予期せぬ事態に遭遇して、それに対処していくそれぞれの人間模様が面白かった。事件をきっかけにさらに自分の地位を向上させようともくろむ国務長官のGloria Russell。大統領を守るという自分の職務に忠実な行動をしたためにどんどん泥沼に嵌っていくシークレットサービスの二人。大統領の殺人を告発するには自分の窃盗を認め、収監されることが前提となり、さらに前科3犯の彼の証言を警察が信じるか、悩むLuther。実の父親を自ら罠に嵌めて逮捕させたことに後悔、自分の行為を悔やみ続けるKate。居直り強盗の殺人と思われるわりには殺人現場の異様な状態に違和感を覚え、粘り強い地道な捜査でLutherを突き止めるFrank。大金持ちの娘と婚約し、輝かしい未来が約束されているにも関わらず、その生活になじめないと感じているJack。ただ、これらの人物の様子が細かく描写され、ストーリーのスピード感が落ちて読む側も退屈になる部分もある。

LutherはJackたちの身を案じて 殺害したのが大統領だと言ってないのでJackたちはなかなか 殺人犯を特定できない、一方、大統領の側はJackたちの存在に気が付いて その行動を監視している。
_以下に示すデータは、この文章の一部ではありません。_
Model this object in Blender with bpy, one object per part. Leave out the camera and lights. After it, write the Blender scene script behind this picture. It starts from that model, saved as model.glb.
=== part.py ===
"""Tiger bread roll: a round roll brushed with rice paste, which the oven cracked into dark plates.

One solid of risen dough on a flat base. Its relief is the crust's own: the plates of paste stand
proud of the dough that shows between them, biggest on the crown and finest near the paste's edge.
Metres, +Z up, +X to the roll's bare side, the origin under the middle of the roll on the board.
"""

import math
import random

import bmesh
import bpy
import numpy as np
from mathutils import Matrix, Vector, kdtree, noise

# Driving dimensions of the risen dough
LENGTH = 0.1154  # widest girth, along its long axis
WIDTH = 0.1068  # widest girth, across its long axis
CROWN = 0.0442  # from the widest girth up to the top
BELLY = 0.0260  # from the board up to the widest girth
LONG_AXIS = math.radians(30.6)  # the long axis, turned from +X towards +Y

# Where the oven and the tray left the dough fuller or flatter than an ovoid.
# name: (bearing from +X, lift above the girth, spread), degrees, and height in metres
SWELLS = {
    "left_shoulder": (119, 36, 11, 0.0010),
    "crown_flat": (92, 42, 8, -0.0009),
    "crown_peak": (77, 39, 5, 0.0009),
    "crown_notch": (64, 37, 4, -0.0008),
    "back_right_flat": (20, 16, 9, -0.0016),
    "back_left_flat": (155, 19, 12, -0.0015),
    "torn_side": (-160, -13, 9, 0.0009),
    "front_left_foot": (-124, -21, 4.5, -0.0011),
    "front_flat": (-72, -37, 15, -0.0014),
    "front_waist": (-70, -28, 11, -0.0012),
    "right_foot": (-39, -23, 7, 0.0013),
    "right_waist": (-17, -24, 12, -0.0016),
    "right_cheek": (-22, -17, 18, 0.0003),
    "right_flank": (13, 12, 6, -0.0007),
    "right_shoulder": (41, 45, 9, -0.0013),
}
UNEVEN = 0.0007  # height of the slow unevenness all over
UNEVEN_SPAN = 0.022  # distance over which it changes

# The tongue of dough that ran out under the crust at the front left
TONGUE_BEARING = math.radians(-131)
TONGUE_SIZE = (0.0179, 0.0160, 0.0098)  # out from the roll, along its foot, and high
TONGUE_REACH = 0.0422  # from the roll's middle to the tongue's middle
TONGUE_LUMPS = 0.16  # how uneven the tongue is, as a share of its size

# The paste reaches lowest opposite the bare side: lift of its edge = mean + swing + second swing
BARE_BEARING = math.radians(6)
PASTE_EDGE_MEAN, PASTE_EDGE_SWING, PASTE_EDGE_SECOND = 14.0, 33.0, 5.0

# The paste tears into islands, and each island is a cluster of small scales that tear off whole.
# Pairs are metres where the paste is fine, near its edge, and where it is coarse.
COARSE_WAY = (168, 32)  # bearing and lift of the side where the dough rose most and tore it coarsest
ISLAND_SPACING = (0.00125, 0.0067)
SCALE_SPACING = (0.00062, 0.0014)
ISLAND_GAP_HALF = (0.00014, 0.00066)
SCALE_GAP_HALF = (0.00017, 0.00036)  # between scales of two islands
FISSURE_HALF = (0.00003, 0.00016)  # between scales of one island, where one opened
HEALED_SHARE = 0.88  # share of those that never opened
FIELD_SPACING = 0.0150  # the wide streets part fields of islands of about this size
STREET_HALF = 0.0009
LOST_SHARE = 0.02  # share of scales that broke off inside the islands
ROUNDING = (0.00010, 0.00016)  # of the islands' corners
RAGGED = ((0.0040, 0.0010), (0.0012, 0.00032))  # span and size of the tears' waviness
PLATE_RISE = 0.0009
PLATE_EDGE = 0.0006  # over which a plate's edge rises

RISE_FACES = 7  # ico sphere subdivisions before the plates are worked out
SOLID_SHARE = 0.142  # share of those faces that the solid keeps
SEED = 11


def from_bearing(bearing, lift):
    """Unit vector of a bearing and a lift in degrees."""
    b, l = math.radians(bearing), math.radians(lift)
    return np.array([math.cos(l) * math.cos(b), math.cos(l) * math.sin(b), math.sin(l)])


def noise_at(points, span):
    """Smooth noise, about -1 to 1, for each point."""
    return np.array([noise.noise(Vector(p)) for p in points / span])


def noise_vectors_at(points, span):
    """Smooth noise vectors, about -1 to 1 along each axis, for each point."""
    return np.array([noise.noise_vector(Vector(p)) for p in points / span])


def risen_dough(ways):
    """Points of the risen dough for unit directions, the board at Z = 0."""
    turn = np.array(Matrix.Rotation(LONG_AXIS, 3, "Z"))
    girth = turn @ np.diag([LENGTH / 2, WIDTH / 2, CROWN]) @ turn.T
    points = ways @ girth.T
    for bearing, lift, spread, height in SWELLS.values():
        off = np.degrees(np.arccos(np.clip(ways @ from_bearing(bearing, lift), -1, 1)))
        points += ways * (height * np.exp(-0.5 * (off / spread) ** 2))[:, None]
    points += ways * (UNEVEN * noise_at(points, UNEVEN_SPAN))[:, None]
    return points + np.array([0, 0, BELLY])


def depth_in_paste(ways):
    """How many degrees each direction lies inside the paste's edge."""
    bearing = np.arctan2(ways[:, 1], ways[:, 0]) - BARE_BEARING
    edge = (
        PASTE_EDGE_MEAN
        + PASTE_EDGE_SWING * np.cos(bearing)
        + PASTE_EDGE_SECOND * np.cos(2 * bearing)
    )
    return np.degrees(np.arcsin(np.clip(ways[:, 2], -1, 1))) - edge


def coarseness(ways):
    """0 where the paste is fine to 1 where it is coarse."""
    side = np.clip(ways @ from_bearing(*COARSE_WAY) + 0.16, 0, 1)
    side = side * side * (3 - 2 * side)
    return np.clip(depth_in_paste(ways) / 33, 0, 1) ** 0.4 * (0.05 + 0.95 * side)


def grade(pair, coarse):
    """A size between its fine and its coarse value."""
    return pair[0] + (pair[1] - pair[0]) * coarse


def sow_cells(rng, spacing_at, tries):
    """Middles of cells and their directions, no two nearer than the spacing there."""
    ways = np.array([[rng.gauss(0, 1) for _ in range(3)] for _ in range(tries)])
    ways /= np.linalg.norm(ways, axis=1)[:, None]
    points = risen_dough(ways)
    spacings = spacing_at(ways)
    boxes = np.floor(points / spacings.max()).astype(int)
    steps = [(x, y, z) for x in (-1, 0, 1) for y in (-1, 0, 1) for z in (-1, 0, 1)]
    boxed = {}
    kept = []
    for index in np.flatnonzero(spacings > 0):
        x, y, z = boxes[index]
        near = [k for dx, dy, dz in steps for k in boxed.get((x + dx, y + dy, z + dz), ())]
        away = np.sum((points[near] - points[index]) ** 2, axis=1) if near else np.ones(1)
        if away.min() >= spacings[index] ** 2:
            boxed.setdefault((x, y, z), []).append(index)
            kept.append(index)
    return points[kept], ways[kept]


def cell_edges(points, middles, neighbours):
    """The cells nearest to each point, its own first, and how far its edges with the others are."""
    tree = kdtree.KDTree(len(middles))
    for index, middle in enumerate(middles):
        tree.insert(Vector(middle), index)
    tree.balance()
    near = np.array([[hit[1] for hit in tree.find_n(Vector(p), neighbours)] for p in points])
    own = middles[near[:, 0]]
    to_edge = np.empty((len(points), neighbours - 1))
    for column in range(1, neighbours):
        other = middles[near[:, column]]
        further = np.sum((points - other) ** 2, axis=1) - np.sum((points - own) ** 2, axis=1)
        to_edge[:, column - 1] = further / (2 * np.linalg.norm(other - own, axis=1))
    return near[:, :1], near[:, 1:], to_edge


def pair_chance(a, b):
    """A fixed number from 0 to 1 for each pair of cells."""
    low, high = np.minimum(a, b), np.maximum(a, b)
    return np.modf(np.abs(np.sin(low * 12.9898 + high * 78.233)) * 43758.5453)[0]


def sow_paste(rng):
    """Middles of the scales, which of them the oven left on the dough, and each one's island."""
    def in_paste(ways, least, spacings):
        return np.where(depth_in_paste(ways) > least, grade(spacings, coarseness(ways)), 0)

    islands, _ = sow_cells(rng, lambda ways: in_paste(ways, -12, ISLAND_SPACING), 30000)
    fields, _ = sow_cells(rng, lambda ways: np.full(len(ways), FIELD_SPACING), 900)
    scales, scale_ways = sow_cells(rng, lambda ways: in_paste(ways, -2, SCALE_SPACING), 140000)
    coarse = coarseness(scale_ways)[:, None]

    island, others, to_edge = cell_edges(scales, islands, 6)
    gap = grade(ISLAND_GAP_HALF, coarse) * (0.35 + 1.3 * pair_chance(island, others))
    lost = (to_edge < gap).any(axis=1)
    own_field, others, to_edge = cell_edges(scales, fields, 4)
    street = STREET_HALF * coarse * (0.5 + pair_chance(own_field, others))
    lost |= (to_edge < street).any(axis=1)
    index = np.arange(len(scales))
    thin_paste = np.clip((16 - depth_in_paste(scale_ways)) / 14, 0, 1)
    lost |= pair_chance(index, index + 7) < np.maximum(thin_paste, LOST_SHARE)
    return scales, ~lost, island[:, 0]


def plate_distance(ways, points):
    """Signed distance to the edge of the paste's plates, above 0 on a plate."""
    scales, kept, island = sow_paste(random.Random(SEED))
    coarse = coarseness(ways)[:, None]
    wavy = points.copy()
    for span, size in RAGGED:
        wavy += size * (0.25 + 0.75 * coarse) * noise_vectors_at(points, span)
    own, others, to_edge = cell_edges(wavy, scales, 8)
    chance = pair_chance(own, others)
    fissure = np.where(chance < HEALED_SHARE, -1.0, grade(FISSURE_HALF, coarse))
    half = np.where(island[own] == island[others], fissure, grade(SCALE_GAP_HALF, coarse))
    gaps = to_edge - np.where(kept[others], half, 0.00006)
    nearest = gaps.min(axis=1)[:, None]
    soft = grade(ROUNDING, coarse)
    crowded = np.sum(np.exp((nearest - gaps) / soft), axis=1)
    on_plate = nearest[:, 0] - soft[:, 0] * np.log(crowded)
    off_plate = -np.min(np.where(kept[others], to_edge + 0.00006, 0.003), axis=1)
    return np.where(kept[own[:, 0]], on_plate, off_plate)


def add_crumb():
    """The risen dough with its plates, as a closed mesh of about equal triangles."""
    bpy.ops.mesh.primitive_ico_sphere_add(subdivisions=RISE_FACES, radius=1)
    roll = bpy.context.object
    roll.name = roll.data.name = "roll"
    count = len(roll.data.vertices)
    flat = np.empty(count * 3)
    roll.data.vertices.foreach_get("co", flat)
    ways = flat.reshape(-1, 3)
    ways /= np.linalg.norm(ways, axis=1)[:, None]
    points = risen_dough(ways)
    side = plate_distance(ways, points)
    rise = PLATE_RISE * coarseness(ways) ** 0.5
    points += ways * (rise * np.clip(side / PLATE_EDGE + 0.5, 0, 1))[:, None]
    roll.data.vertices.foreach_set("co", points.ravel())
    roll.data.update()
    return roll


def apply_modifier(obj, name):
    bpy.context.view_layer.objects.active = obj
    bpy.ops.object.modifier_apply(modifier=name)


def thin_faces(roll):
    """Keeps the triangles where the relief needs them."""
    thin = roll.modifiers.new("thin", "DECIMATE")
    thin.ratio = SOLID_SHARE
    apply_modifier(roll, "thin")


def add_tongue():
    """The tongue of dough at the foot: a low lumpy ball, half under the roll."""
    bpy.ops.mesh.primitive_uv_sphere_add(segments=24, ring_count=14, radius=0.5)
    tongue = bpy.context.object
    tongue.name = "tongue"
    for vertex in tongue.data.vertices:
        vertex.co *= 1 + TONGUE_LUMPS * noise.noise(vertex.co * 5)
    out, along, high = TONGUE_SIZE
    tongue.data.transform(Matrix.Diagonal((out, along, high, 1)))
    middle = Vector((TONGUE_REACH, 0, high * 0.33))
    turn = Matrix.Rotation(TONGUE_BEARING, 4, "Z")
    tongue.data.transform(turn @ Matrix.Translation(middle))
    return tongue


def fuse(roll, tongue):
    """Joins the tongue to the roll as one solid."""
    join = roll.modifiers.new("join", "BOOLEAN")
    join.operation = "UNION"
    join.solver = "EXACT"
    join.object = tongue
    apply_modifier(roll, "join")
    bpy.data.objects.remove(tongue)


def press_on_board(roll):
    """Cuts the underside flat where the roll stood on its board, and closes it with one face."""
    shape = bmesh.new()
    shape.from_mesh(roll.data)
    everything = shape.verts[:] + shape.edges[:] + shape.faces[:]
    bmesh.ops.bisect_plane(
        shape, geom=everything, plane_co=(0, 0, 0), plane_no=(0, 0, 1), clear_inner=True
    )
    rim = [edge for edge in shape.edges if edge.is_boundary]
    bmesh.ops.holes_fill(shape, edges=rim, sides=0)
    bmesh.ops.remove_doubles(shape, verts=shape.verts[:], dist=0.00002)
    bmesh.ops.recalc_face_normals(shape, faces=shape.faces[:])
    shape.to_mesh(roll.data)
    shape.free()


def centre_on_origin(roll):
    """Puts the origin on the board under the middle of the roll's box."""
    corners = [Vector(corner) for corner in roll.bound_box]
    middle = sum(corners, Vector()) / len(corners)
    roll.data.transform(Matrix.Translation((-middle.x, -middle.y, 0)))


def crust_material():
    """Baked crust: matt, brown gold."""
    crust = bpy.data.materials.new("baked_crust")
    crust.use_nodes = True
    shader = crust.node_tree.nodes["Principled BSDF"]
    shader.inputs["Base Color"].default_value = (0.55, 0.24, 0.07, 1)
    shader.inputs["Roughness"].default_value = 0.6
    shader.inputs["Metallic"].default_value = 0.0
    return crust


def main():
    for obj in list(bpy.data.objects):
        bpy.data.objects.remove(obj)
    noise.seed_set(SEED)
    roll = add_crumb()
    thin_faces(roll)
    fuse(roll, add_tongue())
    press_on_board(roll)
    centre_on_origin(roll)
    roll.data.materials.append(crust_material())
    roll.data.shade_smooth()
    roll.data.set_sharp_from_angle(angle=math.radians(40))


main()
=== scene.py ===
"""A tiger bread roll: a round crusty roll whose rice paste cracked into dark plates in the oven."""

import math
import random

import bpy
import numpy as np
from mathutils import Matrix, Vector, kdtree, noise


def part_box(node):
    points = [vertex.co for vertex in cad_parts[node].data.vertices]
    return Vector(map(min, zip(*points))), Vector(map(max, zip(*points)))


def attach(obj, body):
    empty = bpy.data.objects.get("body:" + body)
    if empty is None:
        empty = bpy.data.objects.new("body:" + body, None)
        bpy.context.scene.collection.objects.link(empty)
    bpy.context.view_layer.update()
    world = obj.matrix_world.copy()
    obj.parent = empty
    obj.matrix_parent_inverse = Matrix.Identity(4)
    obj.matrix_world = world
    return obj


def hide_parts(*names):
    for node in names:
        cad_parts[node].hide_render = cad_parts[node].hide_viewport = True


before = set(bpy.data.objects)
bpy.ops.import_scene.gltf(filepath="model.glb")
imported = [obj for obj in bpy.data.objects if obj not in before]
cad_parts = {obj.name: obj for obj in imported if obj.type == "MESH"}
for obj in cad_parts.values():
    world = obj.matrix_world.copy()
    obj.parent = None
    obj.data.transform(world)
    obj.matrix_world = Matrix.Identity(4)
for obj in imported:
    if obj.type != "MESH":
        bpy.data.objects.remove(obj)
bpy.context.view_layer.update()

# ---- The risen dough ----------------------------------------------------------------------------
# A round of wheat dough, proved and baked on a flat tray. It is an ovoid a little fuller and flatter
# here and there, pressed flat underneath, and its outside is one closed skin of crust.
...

しかも、相手は大統領の命をうけたシークレットサービス、盗聴はお手の物だし、射撃の腕も一流、ページをめくるたびにJackたちは徐々に窮地に追いつめられていくハラハラする展開は面白かった。

最後は どうするのか、アメリカの恥になるから大統領の犯罪を公に隠して、大統領に自殺するよう仕向けて終わらせるのか、それとも 大統領を逮捕するのか、エンディングをどうもっていくのか 興味津々で読んでいった。